The High Court in London has upheld a claim by Rank Group plc for overpaid value-added tax on games of interval bingo and gaming machines, a decision which could lead to hundreds of millions of pounds worth of similar claims from other leisure companies.

The latest legal decision supports last year's rulings by the VAT & Duties Tribunal that the inconsistent application of VAT to interval bingo and gaming machines contravened the European Union's principle of fiscal neutrality.

Rank received GBP59.1m from HM Revenue & Customs (HMRC) in respect of VAT paid on interval bingo between 2003 and 2008 as a result of the Tribunal’s ruling. Rank is entitled to interest on this claim.

Rank's claim for GBP26m of VAT paid on gaming machines between 2002 and 2005, has also been upheld by both the Tribunal and the High Court. The Tribunal is scheduled to reconvene during October 2009 to rule on a number of outstanding considerations, including whether its ruling should apply to the claim period in its entirety.

HMRC has until June 29, 2009 to submit an appeal against the High Court's rulings.

Tony McClenaghan, senior indirect tax partner at Deloitte, who advised Rank, said: “This is a landmark decision endorsing one of the most important principles of Community law, fiscal neutrality. This underpins fair and effective tax policy. It remains to be seen whether HMRC will appeal the decision, however, the decision of both the VAT Tribunal and the High Court are clear and unequivocal and we would expect the Court of Appeal to share this view.”

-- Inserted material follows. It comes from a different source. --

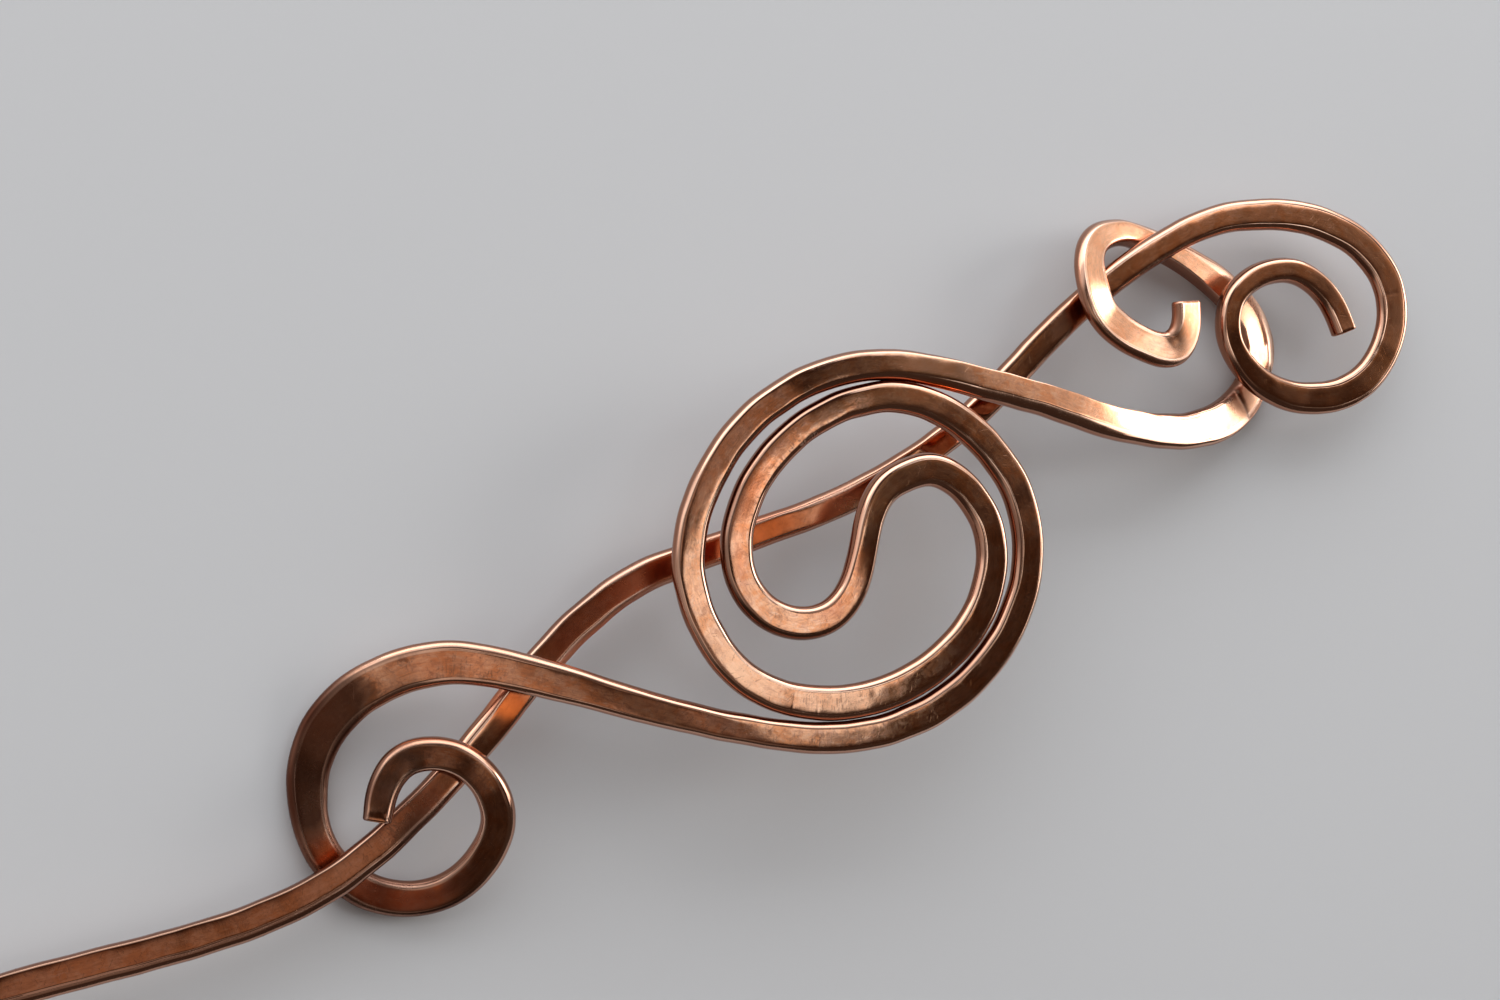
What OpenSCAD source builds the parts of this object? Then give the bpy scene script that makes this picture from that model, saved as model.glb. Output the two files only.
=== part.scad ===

McClenaghan added: “The same principles should apply to any taxpayer which has paid VAT on the income from these activities. Other organizations in the leisure industry should consider their own grounds to submit claims for overpaid VAT and interest to HMRC following the guidance laid down by the High Court in this ruling.”

According to Deloitte, the interval bingo appeal concerned identical supplies of bingo games, one played under Section 14 of the Gaming Act 1968 and one played under Section 21 of the 1968 Act, the former being subject to VAT, and the latter being exempt from VAT. Because it was established that the games were identical, HMRC failed to persuade the High Court that there was any objective basis for the differential in tax treatment. This resulted in a breach of fiscal neutrality.

The gaming machines appeal, referred to as the "Slots appeal", concerned supplies of certain gaming machines which were subject to VAT, and other similar gaming machines which were treated as exempt from VAT. This also caused a breach of fiscal neutrality and distortion of competition. HMRC amended the law in 2005, to tax all of these gaming machines.

Barney Horn, indirect tax partner at Deloitte, commented: “This decision upholds the principles set out by the European Court of Justice in the Linnewebber case. This requires the same or similar services to be treated in the same way for the purposes of VAT. Both the VAT & Duties Tribunal and now the High Court have accepted this argument and upheld Rank’s claim for overpaid VAT.”

Describing the High Court's judgment as "significant" and a "strong decision" in favour of the Rank Group, Deloitte believes the total of overpaid VAT due to the UK leisure industry could amount to GBP500m.